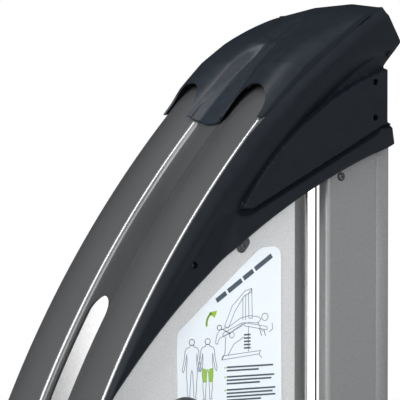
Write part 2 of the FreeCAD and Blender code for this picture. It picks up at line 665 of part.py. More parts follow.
def spine_tube(line, inset, end, gap):
    """Side outline of one straight spine tube between its outer end and the mitre at the hip.
    gap is how far it stops short of the mitre, counted towards +X."""
    top = f"pad_thick + board + {inset}"
    low = f"pad_thick + board + spine_deep - {inset}"
    mitre = [(f"{bend_x(drop)} + {gap}", line(f"({bend_x(drop)} + {gap})", drop)) for drop in (low, top)]
    outer = [(end, line(end, drop)) for drop in (low, top)]
    if line is under_thigh:
        return [outer[0], mitre[0], mitre[1], outer[1]]
    return [mitre[0], outer[0], outer[1], mitre[1]]


def pad(length, thick, half, inset, radius):
    body = new_body()
    loop = rounded(f"{inset}", f"-({half} - {inset})", f"{length} - {inset}", f"{half} - {inset}", radius)
    feature(body, "Pad", outline(body, "XY_Plane", [loop]), Length=thick)
    return body


def lay(body, x, tilt, drop):
    """Put a pad's lower near corner line on the bench slope; tilt raises its head end."""
    angle = math.radians(tilt)
    body.Placement = FreeCAD.Placement(Vector(), about_y(-tilt))
    line = under_thigh if tilt > 0 else under_chest
    z = f"({line(x, 0)}) - ({drop})*{math.cos(angle)}"
    return place(body, f"({x}) + ({drop})*{math.sin(angle)}", "bench_y", z)


def hip_room(side):
    """What lies past the hip joint for the pads of one side: -1 the thigh's, 1 the chest's."""
    low, high = "pad_thick + board + 20", "-20"
    near = [(f"{bend_x(d)} + {side}*3", under_thigh(bend_x(d), d)) for d in (low, high)]
    far = [(f"{x} - {side}*200", z) for x, z in near]
    loop = [near[0], far[0], far[1], near[1]] if side < 0 else [far[0], near[0], near[1], far[1]]
    return slab([loop], "bench_y + pad_half + 10", "2*(pad_half + 10)")


def pads():
    thigh_room, chest_room = hip_room(-1), hip_room(1)
    thigh, chest = number("thigh_tilt"), -number("chest_tilt")
    long_thigh = "(hip_x - 4 - thigh_x)/cos(thigh_tilt)"
    long_chest = "(chest_x - hip_x - 4)/cos(chest_tilt)"
    thigh_pad = lay(pad(long_thigh, "pad_thick", "pad_half", "0", "45"), "thigh_x", thigh, "pad_thick")
    chest_pad = lay(pad(long_chest, "pad_thick", "pad_half", "0", "45"), "hip_x + 4", chest, "pad_thick")
    part("thigh_pad", cut(thigh_pad, thigh_room))
    part("chest_pad", cut(chest_pad, chest_room))
    thigh_board = lay(pad(long_thigh, "board", "pad_half", "12", "36"), "thigh_x", thigh, "pad_thick + board")
    chest_board = lay(pad(long_chest, "board", "pad_half", "12", "36"), "hip_x + 4", chest,
                      "pad_thick + board")
    part("pad_boards", group(cut(thigh_board, thigh_room), cut(chest_board, chest_room)))


def bench_frame():
    thigh = side_tube(spine_tube(under_thigh, "0", "spine_foot_x", "0"),
                      spine_tube(under_thigh, "wall", "spine_foot_x + wall", "(-wall)"), "spine_half")
    chest = side_tube(spine_tube(under_chest, "0", "spine_head_x", "0"),
                      spine_tube(under_chest, "wall", "spine_head_x - wall", "wall"), "spine_half")
    part("bench_spine", group(thigh, chest))
    low = "pad_thick + board + spine_deep"
    leg = [("-1090", "230"), ("-1030", "230"), ("-1030", under_thigh("-1030", low)),
           ("-1090", under_thigh("-1090", low))]
    leg_body = slab([leg], "bench_y + 30", "60")
    part("front_leg", cut(leg_body, box(("54", "54", "70"), ("-1087", "bench_y - 27", "229"))))
    wedge = doc.addObject("Part::Wedge", "Wedge")
    bind(wedge, Xmin="-62", Xmax="62", Zmin="-75", Zmax="75", Ymin="0", Ymax="212", X2min="-33", X2max="33",
         Z2min="-33", Z2max="33")
    turn = FreeCAD.Rotation(Vector(1, 0, 0), 90)
    foot = part("leg_foot", place(wedge, "-1060", "bench_y", "18", turn))
    arch = new_body("-520", "bench_y", "rail_high", about_y(0))
    circle = [("-408", "0", "28.02"), ("-352", "0", "28.02")]
    hole = [("-405", "0", "25.02"), ("-355", "0", "25.02")]
    turned(arch, "Revolution", outline(arch, "XY_Plane", [circle, hole]), "Y_Axis", "76")
    above = slab([[("-1000", under_thigh("-1000", low)), ("-400", under_thigh("-400", low)), ("-400", "800"),
                   ("-1000", "800")]], "bench_y + 60", "120")
    part("arch_tube", cut(arch, above))
    upright = [("-320", "rail_high"), ("-260", "rail_high"), ("-260", under_chest("-260", low)),
               ("-320", under_chest("-320", low))]
    inside = [("-317", "rail_high - 9"), ("-263", "rail_high - 9"), ("-263", "600"), ("-317", "600")]
    part("rear_upright", side_tube(upright, inside, "30"))
    rail = [("-1012", "rail_low"), ("-130", "rail_low", "-20"), ("-110", "rail_low - 20"),
            ("-110", "18"), ("-60", "18"), ("-60", "rail_low - 20", "70"), ("-130", "rail_high"),
            ("-1012", "rail_high")]
    bore = [("-930", "rail_low + wall"), ("-130", "rail_low + wall", "-23"), ("-107", "rail_low - 20"),
            ("-107", "21"), ("-63", "21"), ("-63", "rail_low - 20", "67"), ("-130", "rail_high - wall"),
            ("-930", "rail_high - wall")]
    part("base_rail", cut(side_tube(rail, bore, "30"), foot))
    head = [("spine_head_x", under_chest("spine_head_x", low)), ("196", "426", "90"), ("286", "516"),
            ("286", "640"), ("236", "640"), ("236", "516", "-40"), ("196", "474"),
            ("spine_head_x", under_chest("spine_head_x", "76"))]
    core = [("spine_head_x + wall", "435"), ("196", "429", "87"), ("283", "516"), ("283", "636"),
            ("239", "636"), ("239", "516", "-43"), ("196", "471"), ("spine_head_x + wall", "478.4")]
    part("head_bar", side_tube(head, core, "28"))


def cross_bars():
    front = beam(("-980", "-715", "foot"), ("60", "775", "bar_top - foot"))
    rear = beam(("-482", "-640", "foot"), ("60", "640 - panel_out", "bar_top - foot"))
    part("cross_bars", group(front, rear))
    part("grab_post", tube_pair("25", "22.5", "821", ("-452", "-250", "bar_top"), (0, 0, 1)))
    ball = doc.addObject("Part::Sphere", "Ball")
    bind(ball, Radius="29")
    dome = doc.addObject("Part::Common", "Dome")
    dome.Base = place(ball, "-452", "-250", "bar_top + 814")
    dome.Tool = cylinder("26", "40", ("-452", "-250", "bar_top + 821"))
    part("post_cap", dome)
    heading = math.degrees(math.atan2(LOW_ALONG[1], LOW_ALONG[0]))
    guard = new_body("-465", "-140.6", 0, FreeCAD.Rotation(UP, heading))
    section = [("-21", "76"), ("-19", "76"), ("-19", "124"), ("19", "124"), ("19", "76"), ("21", "76"),
               ("21", "126"), ("-21", "126")]
    feature(guard, "Pad", outline(guard, "YZ_Plane", [section]), Length="418")
    part("cable_guard", guard)


def handles():
    z = f"{under_chest('20', '125')} - 16.2"
    bars = [bar_y("16", "20", z, "bench_y - 222", "bench_y + 222")]
    grips = []
    for side in (-1, 1):
        y = f"bench_y + {side}*222"
        knee = doc.addObject("Part::Sphere", "Knee")
        bind(knee, Radius="16")
        arm = span("16", ("20", y, z), ("-57", y, f"{z} - 181.72"))
        bars += [place(knee, "20", y, z), arm]
        grips.append(cut(span("19.5", ("-12", y, f"{z} - 75.52"), ("-58", y, f"{z} - 184.08")), arm))
    part("handles", fuse(*bars))
    part("handle_grips", group(*grips))


def rubber_feet():
    spots = [(-600, -95, "foot"), (-600, 95, "foot"), (-40, -95, "foot"), (-40, 95, "foot"),
             (-950, -690, "foot"), (-950, 30, "foot"), (-452, -610, "foot"), (-85, "bench_y", "18"),
             (-1060, "bench_y", "18"), (-290, "bench_y", "rail_low")]
    part("rubber_feet", group(*[cylinder("29", height, (x, y, "0")) for x, y, height in spots]))


# ---------------------------------------------------------------- build and export

tower_tube("tower_tube_near", -1)
tower_tube("tower_tube_far", 1)
tower_web()
side_panel("side_panel_near", -1, "0", True)
side_panel("side_panel_far", 1, "18", False)
rear_panel("rear_panel_near", -1)
rear_panel("rear_panel_far", 1)
placard()
wing_cover("wing_cover_near", -1, "899", "0")
wing_cover("wing_cover_far", 1, "1085", "24")
cap_cover()
tower_screws()
tower_base()
tube_boots()
top_plate()
base_pulley_brackets()
pulley("top_pulley", TOP_CENTRE, TOP_ACROSS)
pulley("base_pulley_rear", BACK_CENTRE, LOW_ACROSS)
pulley("base_pulley_front", FORE_CENTRE, LOW_ACROSS)
weight_stack()
cables()
cam_shaft()
lever_arm()
roller_set()
lever_stand()
pads()
bench_frame()
cross_bars()
handles()
rubber_feet()

doc.recompute()
faults = [f"{item.Name} {item.State}" for item in doc.Objects if {"Invalid", "Error"} & set(item.State)]
faults += [item.Label for item in PARTS if item.Shape.isNull() or not item.Shape.isValid()]
if faults:
    raise RuntimeError("failed objects: " + ", ".join(faults))
os.makedirs("parts", exist_ok=True)
whole = FreeCAD.BoundBox()
for item in PARTS:
    item.Shape.exportStep(f"parts/{item.Label}.step")
    whole.add(item.Shape.BoundBox)
    print(f"{item.Label:22s} solids {len(item.Shape.Solids):2d} volume {item.Shape.Volume / 1000:9.1f} cm3")
print(len(PARTS), "nodes", whole)
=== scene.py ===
"""Looks of the lying leg curl: moulded cap and side covers, painted tubes, silver panels, the
stitched bench and the rollers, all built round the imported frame."""
import json
from math import cos, exp, pi, radians, sin, sqrt, tan
import bmesh
import bpy
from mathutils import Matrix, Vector
from mathutils.bvhtree import BVHTree
from mathutils.kdtree import KDTree


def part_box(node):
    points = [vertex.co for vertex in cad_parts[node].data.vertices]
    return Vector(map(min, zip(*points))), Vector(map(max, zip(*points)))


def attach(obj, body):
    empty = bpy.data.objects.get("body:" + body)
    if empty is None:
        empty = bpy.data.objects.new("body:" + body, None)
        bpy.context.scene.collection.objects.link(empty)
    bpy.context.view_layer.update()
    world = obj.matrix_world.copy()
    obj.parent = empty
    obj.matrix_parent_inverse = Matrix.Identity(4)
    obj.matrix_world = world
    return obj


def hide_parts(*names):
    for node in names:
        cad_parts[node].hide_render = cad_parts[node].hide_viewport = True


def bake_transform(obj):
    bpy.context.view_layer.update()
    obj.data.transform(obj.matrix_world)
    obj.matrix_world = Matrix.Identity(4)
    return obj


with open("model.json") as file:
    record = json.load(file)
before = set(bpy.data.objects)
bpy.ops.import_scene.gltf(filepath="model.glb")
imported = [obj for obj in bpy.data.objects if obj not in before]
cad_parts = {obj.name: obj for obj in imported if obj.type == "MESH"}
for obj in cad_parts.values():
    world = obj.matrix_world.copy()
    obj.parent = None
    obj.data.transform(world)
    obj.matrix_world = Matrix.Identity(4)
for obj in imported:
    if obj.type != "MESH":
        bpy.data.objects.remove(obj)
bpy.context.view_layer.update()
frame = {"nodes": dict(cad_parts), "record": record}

NODES = frame["nodes"]
ROOT = "tower_and_bench"
MM = 0.001

# the tower's rear edge and middle plane, which every tower curve below is measured from
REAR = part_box("rear_panel_near")[1].x
MID = (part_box("side_panel_near")[0].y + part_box("side_panel_far")[1].y) / 2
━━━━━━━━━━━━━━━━
TASK DIRECTIONS: Write the lines again exactly, beginning at the line that has "doc.recompute()" and stopping after the line that has "points = [vertex.co"; include no other lines.

RESPONSE TO THE EXERCISE:
doc.recompute()
faults = [f"{item.Name} {item.State}" for item in doc.Objects if {"Invalid", "Error"} & set(item.State)]
faults += [item.Label for item in PARTS if item.Shape.isNull() or not item.Shape.isValid()]
if faults:
    raise RuntimeError("failed objects: " + ", ".join(faults))
os.makedirs("parts", exist_ok=True)
whole = FreeCAD.BoundBox()
for item in PARTS:
    item.Shape.exportStep(f"parts/{item.Label}.step")
    whole.add(item.Shape.BoundBox)
    print(f"{item.Label:22s} solids {len(item.Shape.Solids):2d} volume {item.Shape.Volume / 1000:9.1f} cm3")
print(len(PARTS), "nodes", whole)
=== scene.py ===
"""Looks of the lying leg curl: moulded cap and side covers, painted tubes, silver panels, the
stitched bench and the rollers, all built round the imported frame."""
import json
from math import cos, exp, pi, radians, sin, sqrt, tan
import bmesh
import bpy
from mathutils import Matrix, Vector
from mathutils.bvhtree import BVHTree
from mathutils.kdtree import KDTree


def part_box(node):
    points = [vertex.co for vertex in cad_parts[node].data.vertices]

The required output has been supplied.